The finishes are simple but not cheap. Polished concrete floors. Wooden shelving that holds its weight. Bathroom fixtures that don't wobble. You notice these things because the space is pared back enough that every material has to earn its place. Nothing here is decorative for decoration's sake. A woven pendant lamp hangs over the dining table, and it's the single concession to Tulum's boho aesthetic — one lamp, doing all the atmospheric work, and doing it well.

What Stays

What you take home from Trece Lunas is not a photograph. It's the memory of standing in the kitchen at eleven at night, barefoot on cool concrete, eating mango you bought from a roadside stand that afternoon, the pool lit turquoise through the glass door behind you. The silence is so complete you can hear the fruit tear.

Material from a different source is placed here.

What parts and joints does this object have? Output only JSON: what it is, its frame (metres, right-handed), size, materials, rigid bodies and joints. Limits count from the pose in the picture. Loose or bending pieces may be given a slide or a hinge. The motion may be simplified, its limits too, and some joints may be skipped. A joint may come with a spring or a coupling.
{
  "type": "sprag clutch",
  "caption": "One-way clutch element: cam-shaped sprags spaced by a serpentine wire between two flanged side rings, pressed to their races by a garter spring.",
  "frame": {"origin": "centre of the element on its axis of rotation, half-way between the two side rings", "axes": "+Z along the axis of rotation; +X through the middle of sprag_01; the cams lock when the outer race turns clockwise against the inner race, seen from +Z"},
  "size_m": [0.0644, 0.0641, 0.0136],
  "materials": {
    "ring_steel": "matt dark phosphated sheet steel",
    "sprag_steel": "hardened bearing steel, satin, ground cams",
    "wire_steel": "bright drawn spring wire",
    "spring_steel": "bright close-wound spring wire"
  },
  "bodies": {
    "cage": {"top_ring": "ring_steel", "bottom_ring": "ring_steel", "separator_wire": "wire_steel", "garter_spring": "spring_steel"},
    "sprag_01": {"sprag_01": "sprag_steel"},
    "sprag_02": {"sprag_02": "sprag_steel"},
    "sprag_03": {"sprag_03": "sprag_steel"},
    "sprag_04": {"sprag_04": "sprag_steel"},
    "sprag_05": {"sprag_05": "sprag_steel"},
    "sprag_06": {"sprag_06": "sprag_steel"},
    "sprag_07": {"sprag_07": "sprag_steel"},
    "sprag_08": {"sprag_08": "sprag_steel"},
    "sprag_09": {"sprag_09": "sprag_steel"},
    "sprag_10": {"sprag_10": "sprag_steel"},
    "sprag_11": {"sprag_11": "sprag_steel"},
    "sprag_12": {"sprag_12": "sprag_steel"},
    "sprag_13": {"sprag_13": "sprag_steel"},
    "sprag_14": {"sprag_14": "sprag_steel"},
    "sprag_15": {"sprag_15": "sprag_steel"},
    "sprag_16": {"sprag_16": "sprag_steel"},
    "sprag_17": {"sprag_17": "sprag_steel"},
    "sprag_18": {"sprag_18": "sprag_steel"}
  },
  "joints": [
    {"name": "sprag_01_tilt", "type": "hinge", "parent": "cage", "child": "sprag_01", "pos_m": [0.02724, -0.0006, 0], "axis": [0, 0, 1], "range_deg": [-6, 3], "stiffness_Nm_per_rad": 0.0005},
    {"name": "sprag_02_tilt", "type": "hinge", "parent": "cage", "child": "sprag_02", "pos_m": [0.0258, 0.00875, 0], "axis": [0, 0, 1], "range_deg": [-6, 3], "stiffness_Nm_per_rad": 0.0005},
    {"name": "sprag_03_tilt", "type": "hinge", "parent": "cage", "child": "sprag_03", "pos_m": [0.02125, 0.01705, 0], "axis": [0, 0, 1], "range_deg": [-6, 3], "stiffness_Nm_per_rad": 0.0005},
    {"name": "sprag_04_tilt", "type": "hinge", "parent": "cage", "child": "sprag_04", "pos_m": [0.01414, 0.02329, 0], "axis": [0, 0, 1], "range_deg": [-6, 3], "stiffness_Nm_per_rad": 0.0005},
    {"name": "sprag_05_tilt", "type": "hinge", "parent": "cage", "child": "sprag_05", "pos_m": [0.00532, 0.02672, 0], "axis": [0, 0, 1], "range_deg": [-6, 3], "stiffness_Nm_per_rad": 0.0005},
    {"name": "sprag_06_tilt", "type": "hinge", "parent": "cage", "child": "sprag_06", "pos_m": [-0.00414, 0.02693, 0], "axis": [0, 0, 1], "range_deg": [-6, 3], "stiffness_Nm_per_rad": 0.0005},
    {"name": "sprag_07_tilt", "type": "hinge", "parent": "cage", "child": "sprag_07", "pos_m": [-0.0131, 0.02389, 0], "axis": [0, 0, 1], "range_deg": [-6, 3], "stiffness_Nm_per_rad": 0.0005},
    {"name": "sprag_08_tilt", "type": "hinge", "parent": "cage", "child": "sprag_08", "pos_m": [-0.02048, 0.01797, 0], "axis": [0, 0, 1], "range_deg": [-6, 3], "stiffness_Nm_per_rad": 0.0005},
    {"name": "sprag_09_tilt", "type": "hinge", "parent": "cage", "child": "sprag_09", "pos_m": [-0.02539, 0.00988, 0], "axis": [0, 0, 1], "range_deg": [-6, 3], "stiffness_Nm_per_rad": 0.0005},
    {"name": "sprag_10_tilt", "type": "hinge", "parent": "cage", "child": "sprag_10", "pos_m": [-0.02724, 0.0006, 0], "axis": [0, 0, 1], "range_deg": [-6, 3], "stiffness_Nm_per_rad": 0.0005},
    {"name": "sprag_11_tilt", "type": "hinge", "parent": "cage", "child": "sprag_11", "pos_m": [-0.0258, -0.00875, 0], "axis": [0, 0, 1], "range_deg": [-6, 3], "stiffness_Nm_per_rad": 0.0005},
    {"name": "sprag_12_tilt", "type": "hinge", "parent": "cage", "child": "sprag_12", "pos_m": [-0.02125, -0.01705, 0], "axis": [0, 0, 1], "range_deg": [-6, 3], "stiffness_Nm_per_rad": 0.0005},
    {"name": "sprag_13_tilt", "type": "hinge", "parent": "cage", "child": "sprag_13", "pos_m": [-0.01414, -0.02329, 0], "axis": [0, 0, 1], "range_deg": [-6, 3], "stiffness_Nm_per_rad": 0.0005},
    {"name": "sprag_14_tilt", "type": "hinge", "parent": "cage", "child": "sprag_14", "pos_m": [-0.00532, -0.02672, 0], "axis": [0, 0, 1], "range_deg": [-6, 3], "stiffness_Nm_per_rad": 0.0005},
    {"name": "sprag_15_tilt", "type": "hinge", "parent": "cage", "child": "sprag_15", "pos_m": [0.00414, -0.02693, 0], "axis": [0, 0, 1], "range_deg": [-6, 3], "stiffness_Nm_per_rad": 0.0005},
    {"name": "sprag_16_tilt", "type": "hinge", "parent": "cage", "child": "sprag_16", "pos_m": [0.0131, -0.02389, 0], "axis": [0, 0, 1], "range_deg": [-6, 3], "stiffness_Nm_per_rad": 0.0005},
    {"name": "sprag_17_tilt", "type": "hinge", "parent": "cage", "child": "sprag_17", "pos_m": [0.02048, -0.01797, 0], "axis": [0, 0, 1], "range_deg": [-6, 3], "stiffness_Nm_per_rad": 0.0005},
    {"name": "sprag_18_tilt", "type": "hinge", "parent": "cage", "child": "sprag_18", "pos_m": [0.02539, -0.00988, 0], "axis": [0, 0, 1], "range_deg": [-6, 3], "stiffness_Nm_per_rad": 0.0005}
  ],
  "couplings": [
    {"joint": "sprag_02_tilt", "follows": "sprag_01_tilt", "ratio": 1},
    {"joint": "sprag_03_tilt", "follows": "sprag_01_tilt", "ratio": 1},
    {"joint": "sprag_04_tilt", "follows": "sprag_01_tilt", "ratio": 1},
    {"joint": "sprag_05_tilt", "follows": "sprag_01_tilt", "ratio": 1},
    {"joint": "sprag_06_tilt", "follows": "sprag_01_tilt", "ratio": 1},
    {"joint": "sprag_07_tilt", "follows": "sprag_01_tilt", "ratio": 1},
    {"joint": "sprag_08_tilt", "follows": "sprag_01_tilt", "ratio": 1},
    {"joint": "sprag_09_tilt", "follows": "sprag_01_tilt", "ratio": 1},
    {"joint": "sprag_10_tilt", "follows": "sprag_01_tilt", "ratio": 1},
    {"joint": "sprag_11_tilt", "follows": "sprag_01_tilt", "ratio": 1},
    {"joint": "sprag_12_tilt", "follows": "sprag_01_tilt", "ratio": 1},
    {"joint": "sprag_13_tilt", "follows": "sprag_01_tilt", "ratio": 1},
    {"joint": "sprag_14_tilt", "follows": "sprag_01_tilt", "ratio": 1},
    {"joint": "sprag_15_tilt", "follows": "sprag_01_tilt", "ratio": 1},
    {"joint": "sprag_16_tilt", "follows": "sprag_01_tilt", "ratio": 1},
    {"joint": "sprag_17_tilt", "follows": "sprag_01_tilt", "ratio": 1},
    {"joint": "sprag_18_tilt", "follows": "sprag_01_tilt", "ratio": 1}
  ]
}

This is for the traveler who wants elegance without performance — who finds luxury in a well-stocked kitchen and a pool they don't have to share with thirty strangers. It is not for anyone who needs the ocean at their feet or a concierge to build their days.

Rooms start around $143 a night, and for that you get a space that trusts you to fill it with your own rhythm rather than someone else's idea of paradise.

The lime on the counter is still there when you leave. You almost go back for it.